-- start PROVIDED INFORMATION --
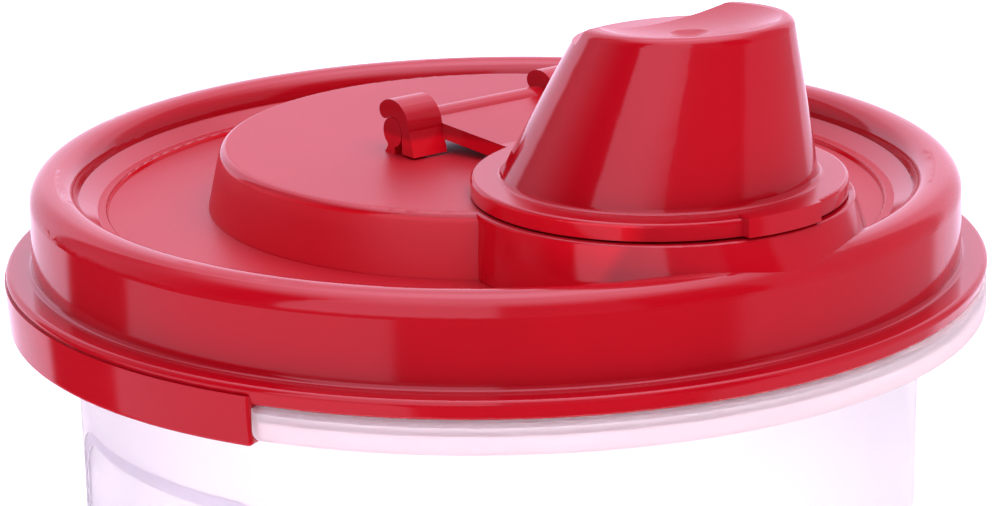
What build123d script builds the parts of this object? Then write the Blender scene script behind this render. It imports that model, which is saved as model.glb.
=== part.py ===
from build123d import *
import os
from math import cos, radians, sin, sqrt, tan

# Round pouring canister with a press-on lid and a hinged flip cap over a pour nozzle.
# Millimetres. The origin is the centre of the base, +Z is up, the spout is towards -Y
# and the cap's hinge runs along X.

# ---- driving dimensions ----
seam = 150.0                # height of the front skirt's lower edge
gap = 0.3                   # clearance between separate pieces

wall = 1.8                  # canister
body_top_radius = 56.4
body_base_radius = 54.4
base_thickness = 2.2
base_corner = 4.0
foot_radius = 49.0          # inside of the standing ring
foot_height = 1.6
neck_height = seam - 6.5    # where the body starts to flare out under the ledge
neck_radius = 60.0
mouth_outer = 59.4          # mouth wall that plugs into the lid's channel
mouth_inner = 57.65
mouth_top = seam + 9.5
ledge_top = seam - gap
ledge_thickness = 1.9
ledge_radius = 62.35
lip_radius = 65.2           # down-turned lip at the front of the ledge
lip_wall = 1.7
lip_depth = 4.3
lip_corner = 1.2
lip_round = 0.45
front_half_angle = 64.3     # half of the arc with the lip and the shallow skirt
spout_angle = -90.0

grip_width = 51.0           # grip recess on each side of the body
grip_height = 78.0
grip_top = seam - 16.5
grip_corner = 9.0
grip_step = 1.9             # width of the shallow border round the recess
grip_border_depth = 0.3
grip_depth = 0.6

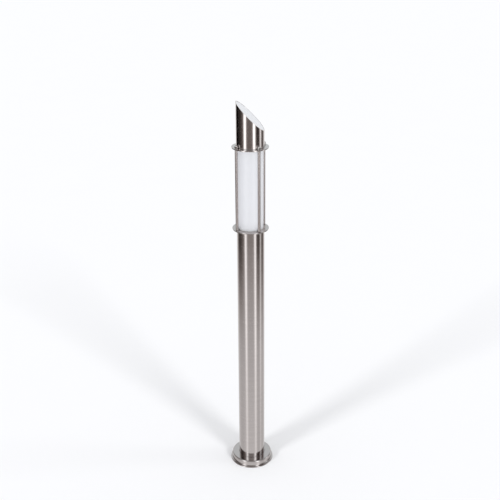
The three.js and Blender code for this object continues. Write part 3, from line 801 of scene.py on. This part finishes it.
-- end PROVIDED INFORMATION --
Extract the complete set of records unchanged.

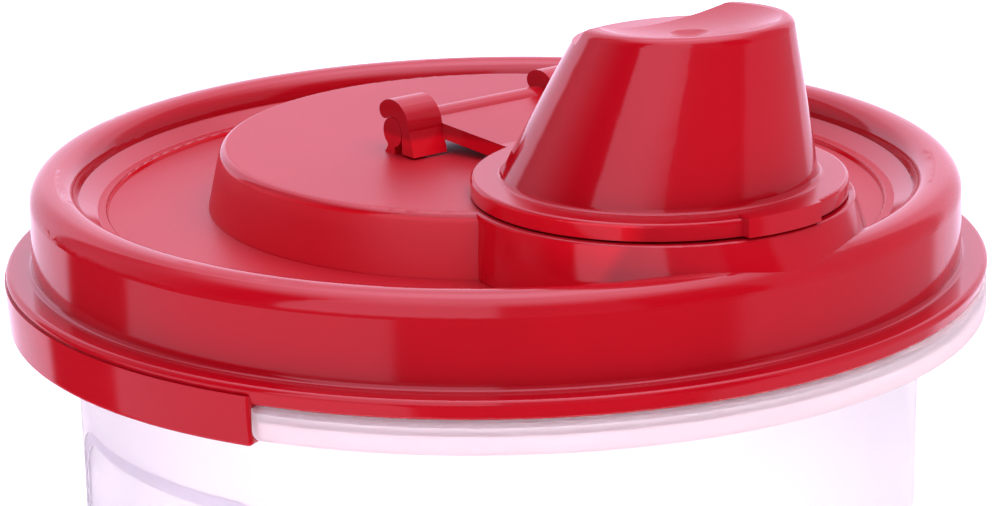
What build123d script builds the parts of this object? Then write the Blender scene script behind this render. It imports that model, which is saved as model.glb.
=== part.py ===
from build123d import *
import os
from math import cos, radians, sin, sqrt, tan

# Round pouring canister with a press-on lid and a hinged flip cap over a pour nozzle.
# Millimetres. The origin is the centre of the base, +Z is up, the spout is towards -Y
# and the cap's hinge runs along X.

# ---- driving dimensions ----
seam = 150.0                # height of the front skirt's lower edge
gap = 0.3                   # clearance between separate pieces

wall = 1.8                  # canister
body_top_radius = 56.4
body_base_radius = 54.4
base_thickness = 2.2
base_corner = 4.0
foot_radius = 49.0          # inside of the standing ring
foot_height = 1.6
neck_height = seam - 6.5    # where the body starts to flare out under the ledge
neck_radius = 60.0
mouth_outer = 59.4          # mouth wall that plugs into the lid's channel
mouth_inner = 57.65
mouth_top = seam + 9.5
ledge_top = seam - gap
ledge_thickness = 1.9
ledge_radius = 62.35
lip_radius = 65.2           # down-turned lip at the front of the ledge
lip_wall = 1.7
lip_depth = 4.3
lip_corner = 1.2
lip_round = 0.45
front_half_angle = 64.3     # half of the arc with the lip and the shallow skirt
spout_angle = -90.0

grip_width = 51.0           # grip recess on each side of the body
grip_height = 78.0
grip_top = seam - 16.5
grip_corner = 9.0
grip_step = 1.9             # width of the shallow border round the recess
grip_border_depth = 0.3
grip_depth = 0.6

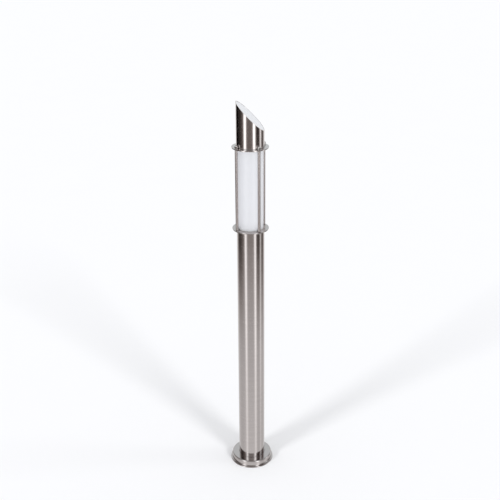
The three.js and Blender code for this object continues. Write part 3, from line 801 of scene.py on. This part finishes it.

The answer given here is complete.